## INSTRUCTIONS TO FOLLOW
Each line should be copied exactly.

## DATA PROVIDED
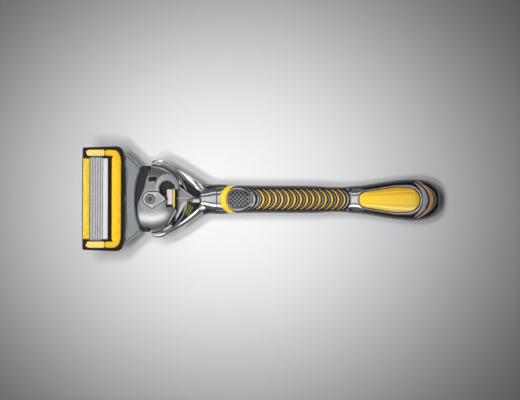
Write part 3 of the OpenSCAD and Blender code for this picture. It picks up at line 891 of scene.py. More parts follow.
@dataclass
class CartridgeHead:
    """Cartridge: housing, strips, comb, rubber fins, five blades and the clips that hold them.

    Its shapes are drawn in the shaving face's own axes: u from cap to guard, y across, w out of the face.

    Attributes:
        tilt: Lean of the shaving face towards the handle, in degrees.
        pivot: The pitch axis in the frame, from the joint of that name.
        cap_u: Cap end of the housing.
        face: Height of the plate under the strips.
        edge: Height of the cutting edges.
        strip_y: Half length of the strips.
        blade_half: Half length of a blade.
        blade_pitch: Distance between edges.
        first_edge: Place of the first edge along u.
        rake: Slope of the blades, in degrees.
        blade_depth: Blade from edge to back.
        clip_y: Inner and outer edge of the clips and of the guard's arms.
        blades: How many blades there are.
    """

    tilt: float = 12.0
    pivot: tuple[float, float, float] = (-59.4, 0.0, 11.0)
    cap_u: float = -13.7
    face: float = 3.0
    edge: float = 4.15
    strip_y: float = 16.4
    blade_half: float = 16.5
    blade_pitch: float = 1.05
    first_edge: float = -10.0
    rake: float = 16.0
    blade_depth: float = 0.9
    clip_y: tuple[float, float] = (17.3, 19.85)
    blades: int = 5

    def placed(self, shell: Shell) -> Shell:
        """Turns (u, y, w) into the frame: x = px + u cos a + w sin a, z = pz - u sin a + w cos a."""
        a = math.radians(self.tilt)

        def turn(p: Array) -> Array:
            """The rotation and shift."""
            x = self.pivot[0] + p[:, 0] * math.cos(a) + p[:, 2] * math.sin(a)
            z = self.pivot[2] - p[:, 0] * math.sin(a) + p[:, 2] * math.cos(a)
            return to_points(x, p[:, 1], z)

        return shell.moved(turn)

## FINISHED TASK
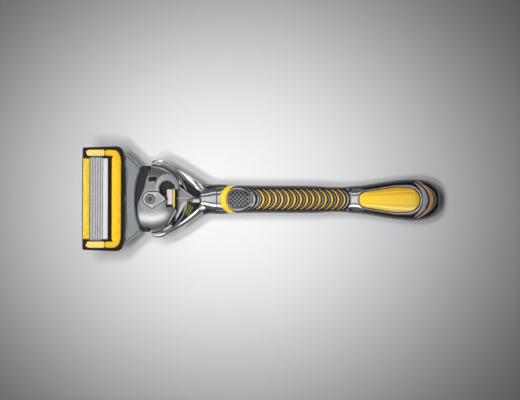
Write part 3 of the OpenSCAD and Blender code for this picture. It picks up at line 891 of scene.py. More parts follow.
@dataclass
class CartridgeHead:
    """Cartridge: housing, strips, comb, rubber fins, five blades and the clips that hold them.

    Its shapes are drawn in the shaving face's own axes: u from cap to guard, y across, w out of the face.

    Attributes:
        tilt: Lean of the shaving face towards the handle, in degrees.
        pivot: The pitch axis in the frame, from the joint of that name.
        cap_u: Cap end of the housing.
        face: Height of the plate under the strips.
        edge: Height of the cutting edges.
        strip_y: Half length of the strips.
        blade_half: Half length of a blade.
        blade_pitch: Distance between edges.
        first_edge: Place of the first edge along u.
        rake: Slope of the blades, in degrees.
        blade_depth: Blade from edge to back.
        clip_y: Inner and outer edge of the clips and of the guard's arms.
        blades: How many blades there are.
    """

    tilt: float = 12.0
    pivot: tuple[float, float, float] = (-59.4, 0.0, 11.0)
    cap_u: float = -13.7
    face: float = 3.0
    edge: float = 4.15
    strip_y: float = 16.4
    blade_half: float = 16.5
    blade_pitch: float = 1.05
    first_edge: float = -10.0
    rake: float = 16.0
    blade_depth: float = 0.9
    clip_y: tuple[float, float] = (17.3, 19.85)
    blades: int = 5

    def placed(self, shell: Shell) -> Shell:
        """Turns (u, y, w) into the frame: x = px + u cos a + w sin a, z = pz - u sin a + w cos a."""
        a = math.radians(self.tilt)

        def turn(p: Array) -> Array:
            """The rotation and shift."""
            x = self.pivot[0] + p[:, 0] * math.cos(a) + p[:, 2] * math.sin(a)
            z = self.pivot[2] - p[:, 0] * math.sin(a) + p[:, 2] * math.cos(a)
            return to_points(x, p[:, 1], z)

        return shell.moved(turn)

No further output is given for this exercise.